The popularity of the Houston Dynamo has helped bring some attention to the sport there.

“Kind of neat, huh?” Those are the words Houston Chronicle sports columnist Richard Justice used to end his column yesterday regarding the ‘club or country’ question that invades soccer like no other sport. The phrase is a perfect proposal for Justice, a writer and sometime television and radio guest, who in this world of sports talk insanity where two guys yelling at each other goes for journalism is a beacon of honest reportage and sincere opinion.

Richard is not a soccer guy, but he’s long been one of my favorite baseball writers (I’ll apologize right now if this sounds like some lauding celebrity profile, but…).

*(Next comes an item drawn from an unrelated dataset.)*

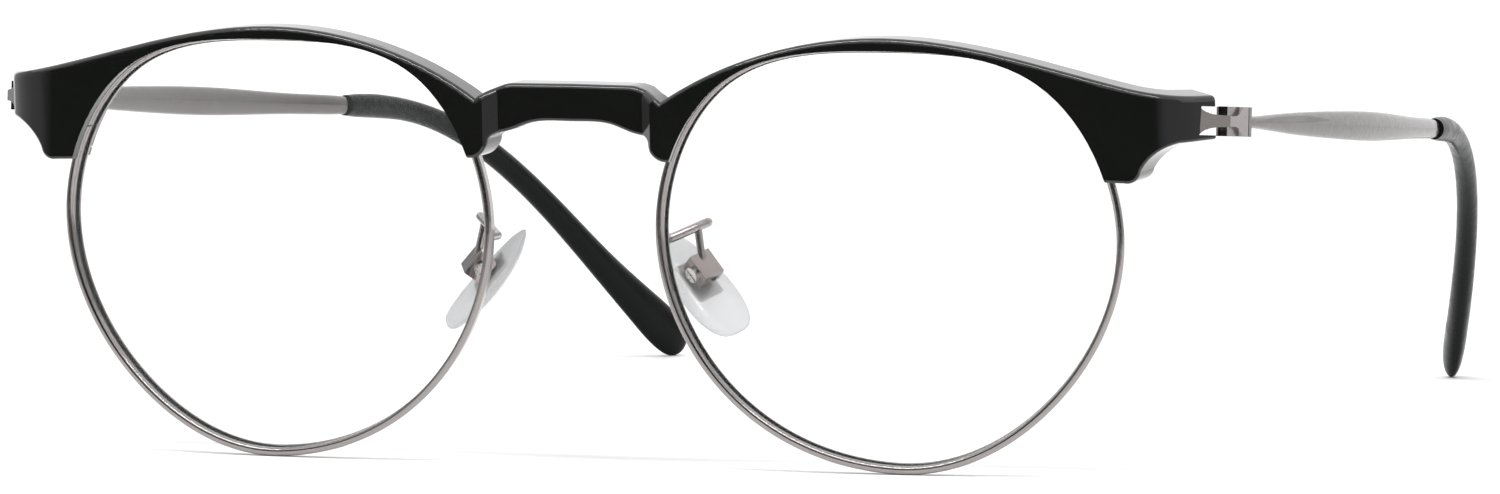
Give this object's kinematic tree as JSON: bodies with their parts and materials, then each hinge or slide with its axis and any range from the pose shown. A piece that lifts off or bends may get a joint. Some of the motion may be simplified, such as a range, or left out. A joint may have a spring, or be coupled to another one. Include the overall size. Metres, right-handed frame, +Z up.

He delivers the occasional scoop, but more importantly, he knows what he is talking about and presents it in an entertaining and professional manner, safe for all viewers in a world where journalists are increasingly coming forth with extreme volume if not some lame schtick suited for a PG-13 crowd. He even maintains this persona when placed in the shark tank that is any number of ESPN’s programs.

Not that he is alone in that department, but it’s been downsized in the last few years like Milton at Initech, in turn raising the profiles of writers like Justice to those of us who want our ‘eyes and ears’ to stay the course and avoid the express train to talking-head fame, and nights out on the town with “you’re with me with, leather” or ”lemme know”.”

Now, maybe Richard is a wild man who just keeps his indiscretions far from blogger eyes, but he does not have a catch phrase or a penchant for prescribing nicknames, and I love him for it.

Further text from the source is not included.